What is needed
Repeat the material exactly, every line of it.
** BEGIN Data extract **
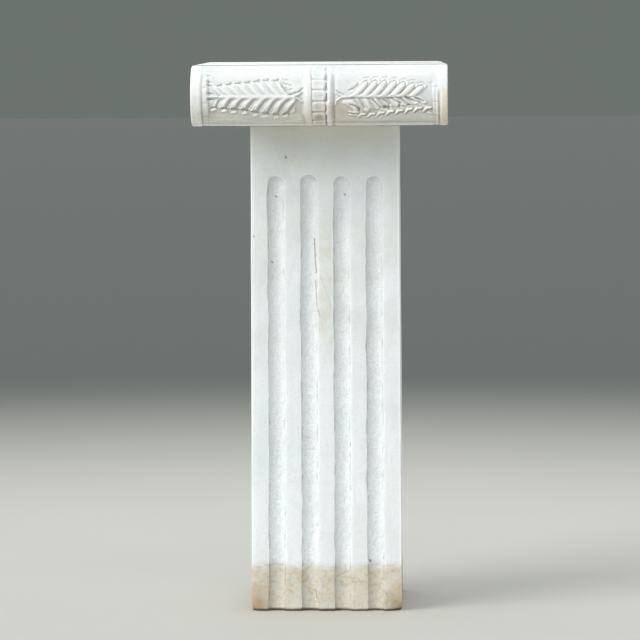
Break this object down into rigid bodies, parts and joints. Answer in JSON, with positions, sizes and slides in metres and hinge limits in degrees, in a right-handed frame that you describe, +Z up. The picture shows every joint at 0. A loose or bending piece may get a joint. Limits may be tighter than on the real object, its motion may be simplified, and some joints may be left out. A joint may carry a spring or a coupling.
{
  "type": "marble pedestal",
  "caption": "Square fluted marble shaft under an Ionic capital with carved rolls, beaded belts, long leaves and a thin flat abacus to stand a work on.",
  "frame": {"origin": "middle of the underside", "axes": "+Z up, X along the carved rolls, -Y towards the front roll that the picture shows"},
  "size_m": [0.415, 0.5488, 0.914],
  "materials": {
    "shaft_marble": "honed white marble with cool grey clouding, pecked flutes, cream veins and a tan tide line at the foot",
    "capital_marble": "carved white marble, worn smooth, beige with dirt in the hollows and the drilled holes"
  },
  "bodies": {
    "root": {"shaft": "shaft_marble", "capital": "capital_marble"}
  },
  "joints": []
}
** END Data extract **
Solution
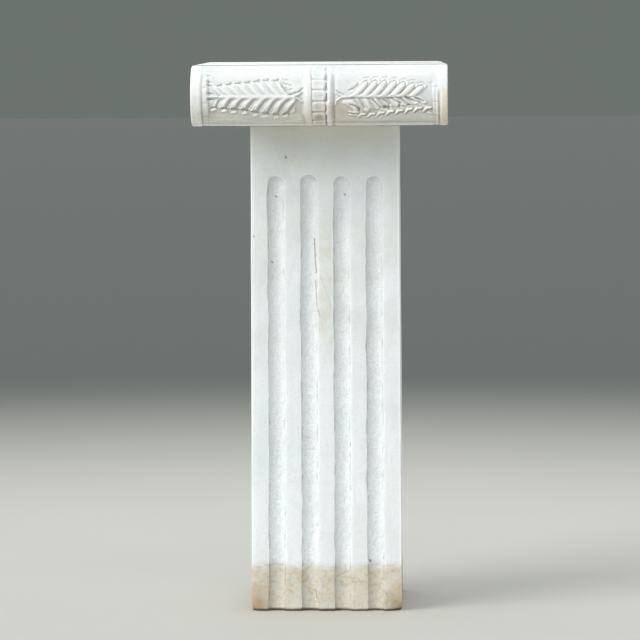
Break this object down into rigid bodies, parts and joints. Answer in JSON, with positions, sizes and slides in metres and hinge limits in degrees, in a right-handed frame that you describe, +Z up. The picture shows every joint at 0. A loose or bending piece may get a joint. Limits may be tighter than on the real object, its motion may be simplified, and some joints may be left out. A joint may carry a spring or a coupling.
{
  "type": "marble pedestal",
  "caption": "Square fluted marble shaft under an Ionic capital with carved rolls, beaded belts, long leaves and a thin flat abacus to stand a work on.",
  "frame": {"origin": "middle of the underside", "axes": "+Z up, X along the carved rolls, -Y towards the front roll that the picture shows"},
  "size_m": [0.415, 0.5488, 0.914],
  "materials": {
    "shaft_marble": "honed white marble with cool grey clouding, pecked flutes, cream veins and a tan tide line at the foot",
    "capital_marble": "carved white marble, worn smooth, beige with dirt in the hollows and the drilled holes"
  },
  "bodies": {
    "root": {"shaft": "shaft_marble", "capital": "capital_marble"}
  },
  "joints": []
}